Malta, encrucijada natural, está en el centro de rutas de migración: hombres y mujeres, como san Pablo un tiempo, arriban a las costas maltesas, a veces impulsados por condiciones de vida bastante arduas, por violencias y persecuciones, y naturalmente esto conlleva complejos problemas en el plano humanitario, político y jurídico, problemas que no tienen soluciones fáciles, sino que hay que buscarlas con perseverancia y tenacidad, concertando las intervenciones a nivel internacional. Así conviene que se actúe en todas las naciones en las que los valores cristianos son la raíz de sus Cartas constitucionales y culturas.

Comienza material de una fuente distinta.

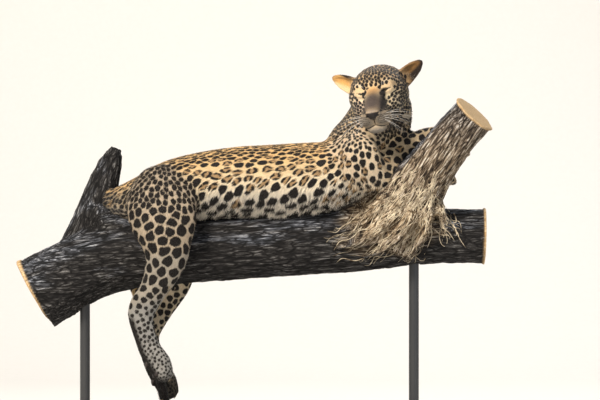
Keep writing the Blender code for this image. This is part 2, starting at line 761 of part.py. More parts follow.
def part_flesh(whole):
    """Parts the skin into the leopard's named pieces."""
    near_leg = leg_rows(-1, 0, 0)
    far_leg = leg_rows(1, FAR_LEG_DROP, FAR_LEG_FORWARD)
    tail_rows = [(*row, row[3]) for row in TAIL]
    near_hind = take(whole, *limb_cutters(near_leg, ACROSS_BODY), "hind_right")
    far_hind = take(whole, *limb_cutters(far_leg, ACROSS_BODY), "hind_left")
    near_fore = take(whole, *limb_cutters(NEAR_FORELEG, ACROSS_BODY), "fore_right")
    far_fore = take(whole, *limb_cutters(FAR_FORELEG, ACROSS_BODY), "fore_left")
    tail = take(whole, *limb_cutters(tail_rows, ACROSS_TAIL), "tail")
    behind_jaw = Matrix.Translation(HEAD_CUT_AT) @ Euler((HEAD_CUT_TILT, 0, 0)).to_matrix().to_4x4()
    head = take_end(whole, head_place() @ behind_jaw, HEAD_CUT_SIZE, "head")
    above_shoulders = NECK_CUT_FACES.to_track_quat("Z", "Y").to_matrix().to_4x4()
    neck = take_end(whole, Matrix.Translation(NECK_CUT_AT) @ above_shoulders, NECK_CUT_SIZE, "neck")
    pieces = [keep_largest(whole, "torso"), neck]
    pieces += part_hind_leg(near_hind, near_leg, "right", 0)
    pieces += part_hind_leg(far_hind, far_leg, "left", FAR_LEG_DROP)
    pieces += part_foreleg(near_fore, NEAR_FORELEG, "right", NEAR_WRIST_ROW)
    pieces += part_foreleg(far_fore, FAR_FORELEG, "left", FAR_WRIST_ROW)
    pieces += part_tail(tail)
    ears = [make_ear("ear_left", 1, (head, neck)), make_ear("ear_right", -1, (head, neck))]
    return [*pieces, *ears, cut_face(head)]


def finish(pieces, look):
    """Gives the pieces their material and shades them smooth."""
    for piece in pieces:
        piece.data.materials.clear()
        piece.data.materials.append(look)
        piece.data.shade_smooth()
        piece.data.set_sharp_from_angle(angle=SHARP_ANGLE)


def build():
    for old in list(bpy.data.objects):
        bpy.data.objects.remove(old)
    flesh = cut(
        skin(),
        wood(BRANCH, GAP, "cutter", BRANCH_SIDES),
        fork_wood(GAP, "cutter"),
        wood(STUB, GAP, "cutter", STUB_SIDES),
    )
    finish(part_flesh(flesh), material("leopard fur", (0.62, 0.40, 0.18), 0.80))
    finish(make_eyes(), material("amber eye", (0.35, 0.28, 0.06), 0.10))
    finish(make_perch(), material("grey bark", (0.22, 0.18, 0.15), 0.90))
    finish([make_base(), *make_rods()], material("dark painted steel", (0.03, 0.03, 0.03), 0.45))


build()
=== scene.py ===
"""The looks of a life-size leopard model that rests astride a cut branch on a plain display stand."""

import math

import bmesh
import bpy
import numpy as np
from mathutils import Euler, Matrix, Vector, noise
from mathutils.bvhtree import BVHTree
from mathutils.kdtree import KDTree


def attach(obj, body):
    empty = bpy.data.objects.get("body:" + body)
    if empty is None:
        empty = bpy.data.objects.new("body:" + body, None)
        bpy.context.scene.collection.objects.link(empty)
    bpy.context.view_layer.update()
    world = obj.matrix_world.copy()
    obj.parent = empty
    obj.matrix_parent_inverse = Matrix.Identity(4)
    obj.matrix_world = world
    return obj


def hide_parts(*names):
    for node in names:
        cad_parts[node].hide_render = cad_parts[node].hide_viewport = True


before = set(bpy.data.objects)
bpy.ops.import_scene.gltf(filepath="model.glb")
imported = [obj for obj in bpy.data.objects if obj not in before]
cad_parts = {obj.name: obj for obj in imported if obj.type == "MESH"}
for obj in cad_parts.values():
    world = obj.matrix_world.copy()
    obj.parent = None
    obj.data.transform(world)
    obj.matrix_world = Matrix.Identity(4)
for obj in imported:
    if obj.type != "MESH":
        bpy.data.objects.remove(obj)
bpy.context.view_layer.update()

# The leopard's skin: one surface over the whole animal, a coat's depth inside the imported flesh. The pieces of
# flesh are fused at a voxel size that is finest on the face, because space is stretched round the face before
# they are fused and springs back afterwards.
SKIN_VOXEL = 0.0079
FACE_STRETCH = 4.5
FACE_STRETCH_REACH = (0.078, 0.120)
SEAM_BRIDGE = 0.0003
HEAD_AT = Vector((0.3085, -0.050, 0.908))
HEAD_TURN = (
    Euler((0, 0, math.radians(-11.3))).to_matrix()
    @ Euler((math.radians(8), 0, 0)).to_matrix()
    @ Euler((0, math.radians(-10), 0)).to_matrix()
)
FACE_MIDDLE = HEAD_AT + HEAD_TURN @ Vector((0, -0.075, -0.020))
FLESH = [n for n in sorted(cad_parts) if n.startswith(("torso", "neck", "head", "ear", "fore", "hind", "tail"))]
EYE_AT = np.array((0.0350, -0.0575, 0.0095))
EYE_RADIUS = 0.0155
NOSE_TIP = np.array((0, -0.155, -0.0440))
EYE_SLIT = (
    (0.0190, -0.0700, 0.0030),
    (0.0270, -0.0740, 0.0065),
    (0.0350, -0.0750, 0.0095),
    (0.0430, -0.0720, 0.0118),
    (0.0515, -0.0655, 0.0134),
)
LID_REACH = 0.0080
LID_CLOSING = 0.0017


def coordinates(mesh):
    flat = np.zeros(3 * len(mesh.vertices), np.float32)
    mesh.vertices.foreach_get("co", flat)
    return flat.reshape(-1, 3).astype(float)


def normals_of(mesh):
    flat = np.zeros(3 * len(mesh.vertices), np.float32)
    mesh.vertex_normals.foreach_get("vector", flat)
    return flat.reshape(-1, 3).astype(float)


def put_coordinates(mesh, points):
    mesh.vertices.foreach_set("co", points.astype(np.float32).ravel())
    mesh.update()


def new_object(name, mesh):
    made = bpy.data.objects.new(name, mesh)
    bpy.context.scene.collection.objects.link(made)
    return made


def made_plain(made):
    """The object with its modifiers made part of its mesh."""
    graph = bpy.context.evaluated_depsgraph_get()
    mesh = bpy.data.meshes.new_from_object(made.evaluated_get(graph))
    made.modifiers.clear()
    made.data = mesh
    return made


def merged_copy(names, grow):
    """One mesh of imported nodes, their loose triangles merged, grown along their normals, and whose each face is."""
    together = bmesh.new()
    owners = []
    for number, name in enumerate(names):
        piece = bmesh.new()
        piece.from_mesh(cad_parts[name].data)
        bmesh.ops.remove_doubles(piece, verts=piece.verts, dist=1e-6)
        piece.normal_update()
        for vert in piece.verts:
            vert.co += grow * vert.normal
        mesh = bpy.data.meshes.new("piece")
        piece.to_mesh(mesh)
        owners += [number] * len(mesh.polygons)
        together.from_mesh(mesh)
        piece.free()
    mesh = bpy.data.meshes.new("flesh")
    together.to_mesh(mesh)
    together.free()
    return mesh, np.array(owners)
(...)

El desafío de conjugar en la complejidad de hoy la perenne validez del Evangelio es fascinante para todos, pero especialmente para los jóvenes. Las nuevas generaciones, en efecto, lo sienten de modo mucho más fuerte; por eso, pese a que mi visita fue breve, quise que tampoco en Malta faltara el encuentro con los jóvenes. Fue un momento de diálogo profundo e intenso, y el ambiente en el que tuvo lugar —el puerto de La Valeta— y el entusiasmo de los jóvenes lo hicieron todavía más hermoso. No podía menos de recordarles la experiencia juvenil de san Pablo: una experiencia extraordinaria, única y, sin embargo, capaz de hablar a las nuevas generaciones de toda época, por la transformación radical que conllevó el encuentro con Cristo resucitado. Por lo tanto, miré a los jóvenes de Malta como a herederos potenciales de la aventura espiritual de san Pablo, llamados como él a descubrir la belleza del amor de Dios que se nos ha dado en Jesucristo; a abrazar el misterio de su cruz; a salir vencedores en las pruebas y las tribulaciones; a no tener miedo de las «tempestades» de la vida, ni tampoco de los naufragios, porque el designio de amor de Dios también es más grande que las tempestades y los naufragios.
Queridos amigos, en síntesis, este ha sido el mensaje que llevé a Malta. Pero, como apuntaba, ha sido mucho lo que yo mismo he recibido de esa Iglesia, de ese pueblo bendecido por Dios, que ha sabido colaborar válidamente con su gracia. Que por intercesión del apóstol san Pablo, de san Jorge Preca, sacerdote, primer santo maltés, y de la Virgen María, a quien los fieles de Malta y Gozo veneran con tanta devoción, progrese en la paz y en la prosperidad.